Home Prices in 2026: Still Rising, Just Not Like Before

Despite persistent fears of a housing crash, economists continue to project modest home price growth nationally.

Why prices aren’t collapsing:

  • The U.S. still faces a long-term housing supply shortage

  • Lending standards remain far stricter than pre-2008

  • Most homeowners have significant equity and low default risk

That said, this is no longer a “name your price” market.

In many areas:

  • Price growth is flattening

  • Buyers are negotiating again

  • Overpriced listings are sitting longer

The market is rewarding realistic pricing—not speculation.

Inventory Is Improving — Slowly, But Meaningfully

Inventory has been the quiet villain of the housing market for years. In 2026, it’s finally showing signs of improvement.

As rates stabilize, more homeowners are choosing to list—not because they want to, but because they can.

Still, inventory remains below historical norms, which continues to support prices even as demand softens in some regions.

What buyers are noticing:

  • More choices than last year

  • Fewer bidding wars

  • Slightly longer decision windows

This is especially true in suburban and secondary markets, where new construction and resale homes are finally overlapping.

Millennials Are Driving Demand — Again

The largest generation in the U.S. is now squarely in its prime homebuying years.

Millennials continue to:

  • Form households

  • Seek long-term stability

  • Prioritize ownership over perpetual renting

But their buying behavior looks different:

  • Smaller homes

  • More flexible locations

  • Strong preference for affordability over luxury

This demographic pressure keeps demand alive even as affordability challenges persist.

Affordability Is Still the Market’s Biggest Problem

Even with easing rates, housing affordability remains the defining issue of 2026.

High prices combined with higher-than-historical mortgage rates mean buyers are:

  • Putting more down

  • Stretching loan terms

  • Choosing smaller or less central homes

Markets with strong job growth but limited housing supply continue to feel the squeeze most intensely.

This affordability gap is also accelerating conversations around:

  • Zoning reform

  • Higher-density housing

  • Office-to-residential conversions

Those changes won’t fix the market overnight—but they’re becoming unavoidable.

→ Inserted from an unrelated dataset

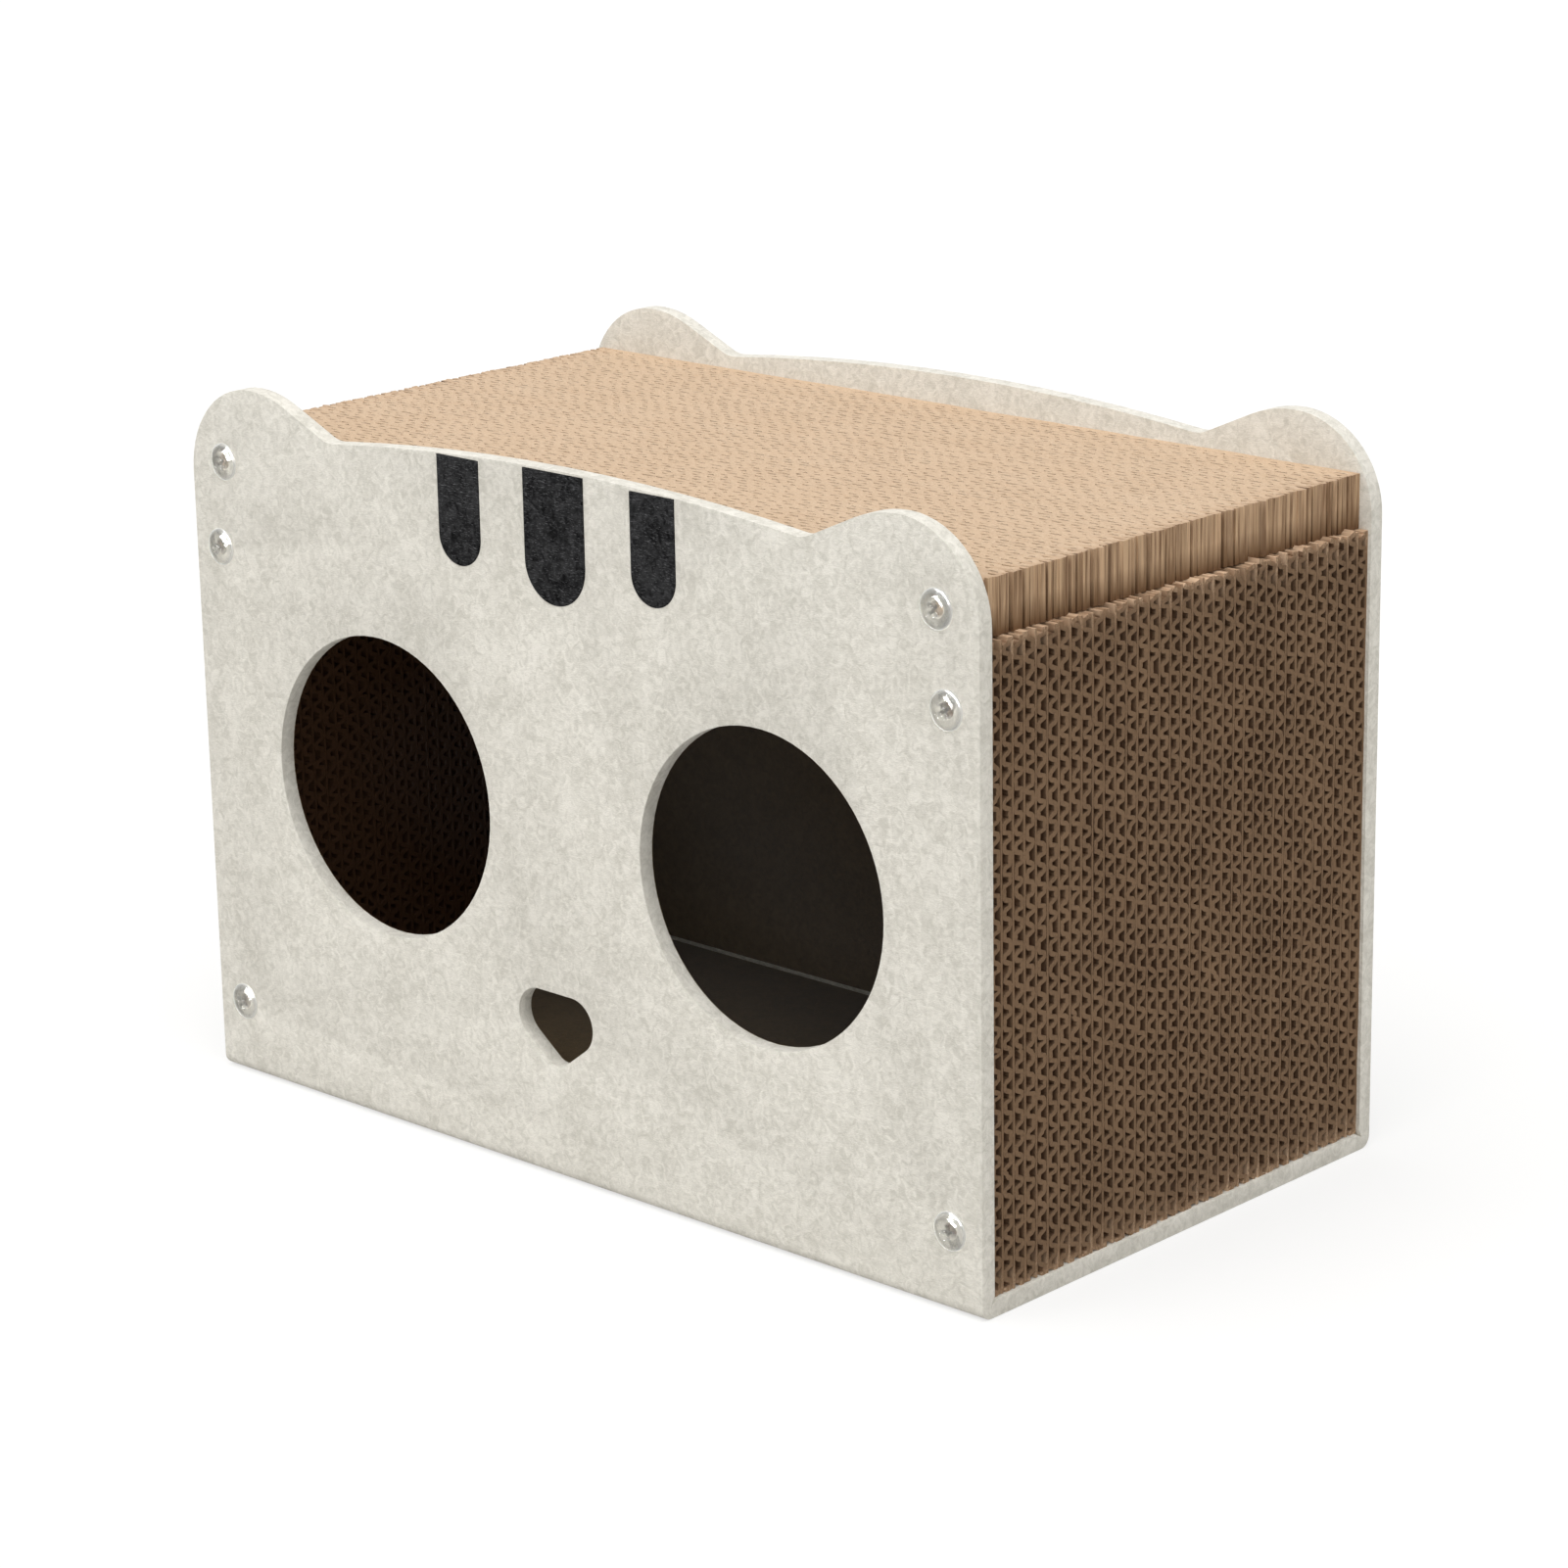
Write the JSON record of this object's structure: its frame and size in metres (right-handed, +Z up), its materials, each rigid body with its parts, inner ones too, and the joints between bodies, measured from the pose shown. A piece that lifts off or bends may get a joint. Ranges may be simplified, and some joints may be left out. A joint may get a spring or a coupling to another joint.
{
  "type": "cardboard cat house",
  "caption": "Box-shaped cat house: a folded felt wrap with ears, round entrances and dark stripes, closed by corrugated scratch boards on the top and both sides.",
  "frame": {"origin": "on the ground, in the middle of the footprint", "axes": "+X to the right seen from the front, +Y to the back, +Z up; the front panel with the holes faces -Y"},
  "size_m": [0.43, 0.2456, 0.3],
  "materials": {
    "pale_felt": "matte",
    "black_felt": "matte",
    "scratch_board": "matte",
    "side_board": "matte",
    "clear_plastic": "gloss"
  },
  "bodies": {
    "root": {"felt_wrap": "pale_felt", "top_scratch_board": "scratch_board", "left_side_board": "side_board", "right_side_board": "side_board", "left_stripe": "black_felt", "centre_stripe": "black_felt", "right_stripe": "black_felt", "front_left_top_screw": "clear_plastic", "front_left_upper_screw": "clear_plastic", "front_left_lower_screw": "clear_plastic", "front_right_top_screw": "clear_plastic", "front_right_upper_screw": "clear_plastic", "front_right_lower_screw": "clear_plastic", "back_left_top_screw": "clear_plastic", "back_left_upper_screw": "clear_plastic", "back_left_lower_screw": "clear_plastic", "back_right_top_screw": "clear_plastic", "back_right_upper_screw": "clear_plastic", "back_right_lower_screw": "clear_plastic"}
  },
  "joints": []
}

What This Means for Buyers, Sellers, and Investors

For Buyers

2026 may be one of the most balanced environments buyers have seen in years. Less competition, more options, and realistic pricing are creating room to breathe—even if affordability remains tight.

For Sellers

Homes still sell, but strategy matters. Pricing correctly and understanding local demand is far more important than timing the market.

For Investors

Cash flow matters again. Appreciation alone is no longer a safe bet. Markets with strong rental demand, stable employment, and reasonable entry prices are outperforming speculative plays.

2026 Is About Stability, Not Shock

The U.S. real estate market in 2026 isn’t defined by extremes. It’s defined by normalization.

Mortgage rates are no longer spiraling. Prices are no longer surging uncontrollably. Buyers and sellers are finally adjusting to reality rather than waiting for the past to return.

For the first time in a long time, the housing market feels grounded.